Parent Tips for Difficult Behaviors
As a parent myself, it has taken me years to figure out how to handle my children’s difficult behaviors. Quite frankly, I still get it wrong. But, what I have found so helpful comes from Dr. Bruce Perry. It is based on brain science and easy to remember using the 3Rs : Regulate, Relate, Reason.
Here is an example:
Your child has lost control of his emotions. You see tantruming, yelling, and difficult behavior. He is not able to think clearly. Trying to rationalize with him right now is pointless and will only make you more frustrated. When emotions are high, you want to help him calm (i.e. regulate) his emotions. To do this, you can offer water, crackers, sit beside him, slow your breathing so he can hear it. Very little needs to be said now.
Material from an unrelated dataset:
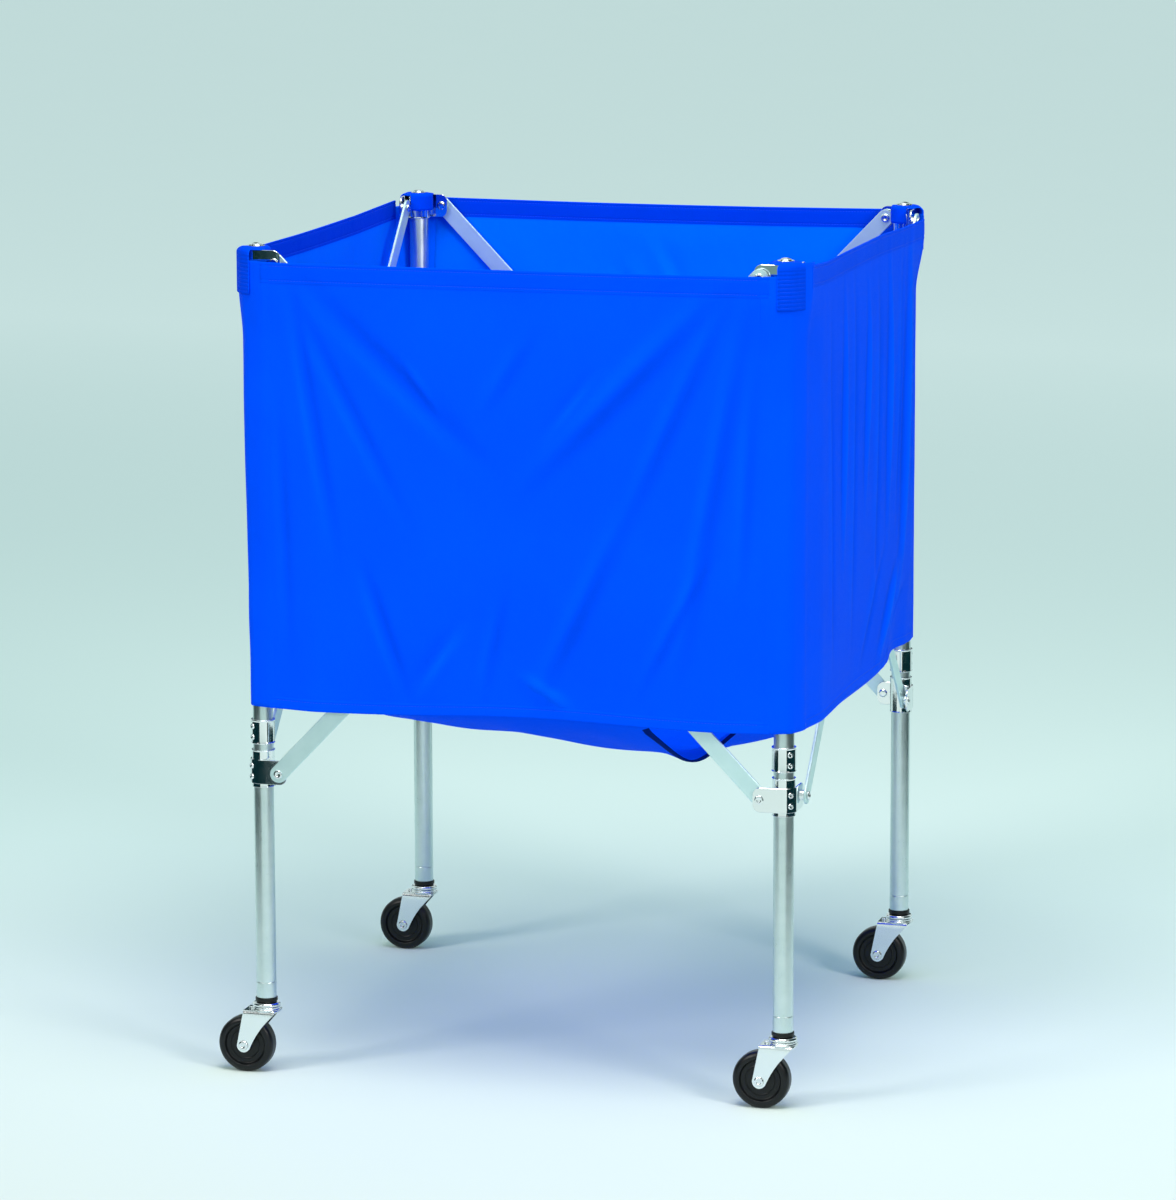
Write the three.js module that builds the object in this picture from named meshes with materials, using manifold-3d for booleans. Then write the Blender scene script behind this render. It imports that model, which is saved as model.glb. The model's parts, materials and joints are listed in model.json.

Once he is calmer, this is the time to relate. Reflecting feelings is important at this stage. For example, he says “I hate you” and you calmly reflect back the feelings - “You are really mad at me right now.” Once a child feels heard, their emotions often calm. This is not always a quick process, but keep in mind that your goal is to help them get to the other side of big feelings. Also, reflecting feelings does not mean you agree with what he is saying, but it allows him to feel heard.
Once he is calmer, (and you will know this because he is better able to talk to you), you can begin to reason. For example, you might say something like, ‘I know you wanted to eat ice cream. You need to have dinner first.” Helping your child learn to regulate their emotions will lead to a teenager/young adult who is better able to handle tough situations.